A terceira questão é a seguinte: a criação da igualdade de oportunidade ainda é vista por muitos elitistas como uma solução que "fere" o princípio de que "todos são iguais perante a lei". Ou até mesmo pensamento de vagabundo. Quem acha que políticas voltadas para setores específicos da sociedade, como negros e pobres, é coisa de preguiçoso está, mesmo que sem intenção, eximindo o governo de suas responsabilidades, no sentido de criar igualdade de oportunidade – não significa que as atuais políticas direcionadas para negros e para pessoas de baixa renda estejam no modelo ideal.
No entanto, se, de acordo com elitistas, os beneficiários de programas sociais são vagabundos, vai a pergunta: e o governo serve para quê? As instituições políticas, então, podem ser vagabundas e agirem na base do "se virem"? Deixar a população "na guerra de todos contra todos", como dizia o filósofo inglês Thomas Hobbes (1588-1679)? Repito: não quer dizer que programas sociais são uma ótima política de longo prazo. Mais do que projetos direcionadas a grupos específicos é necessária a igualdade de oportunidade desde a creche, o que, infelizmente, está longe de acontecer.

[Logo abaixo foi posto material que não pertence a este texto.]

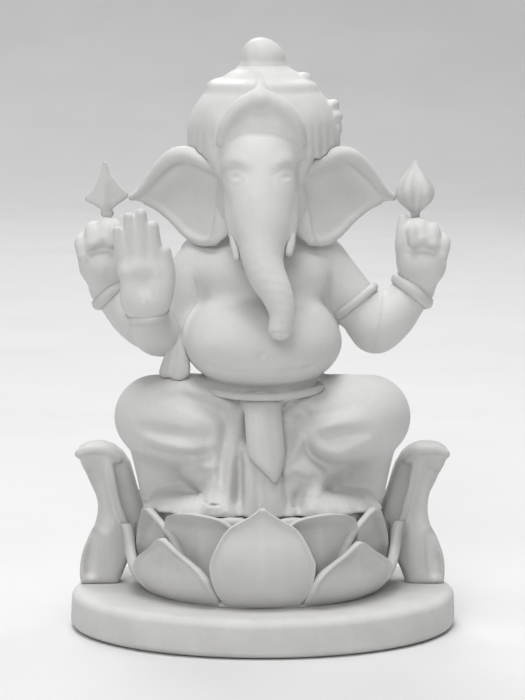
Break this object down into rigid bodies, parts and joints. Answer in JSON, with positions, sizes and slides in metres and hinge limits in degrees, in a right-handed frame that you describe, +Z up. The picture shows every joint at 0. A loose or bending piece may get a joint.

O pluralismo político é saudável. Milhões de pessoas em um mesmo território com pensamento monolítico... nem em filme de ficção. Mas a polarização não é benéfica para o Brasil. Em sua obra "Origens do Totalitarismo", Hannah Arendt afirma que o isolamento é típico das tiranias, que buscam a destruição de laços sociais. Isolado, o homem perde força. Prevalece a impotência de se unir para lutar pelos seus direitos. Pois bem, no Brasil não impera nazismo nem bolchevismo. Todavia, eis o grande desafio do País: unir forças – comunidades científica e acadêmica, ativistas da comunicação pública, militantes de movimentos sociais, negros, público LGBT, etc., - para discutir formas de refundar o sistema político brasileiro e, em consequência, avançar cada vez mais rumo a uma economia sustentável, ao bem-estar social e aos direitos humanos. Mesmo sendo necessária, a retomada do crescimento econômico é de certa forma um 'finge de conta que está tudo bem'.
* Este é um artigo de opinião, de responsabilidade do autor, e não reflete a opinião do Brasil 247.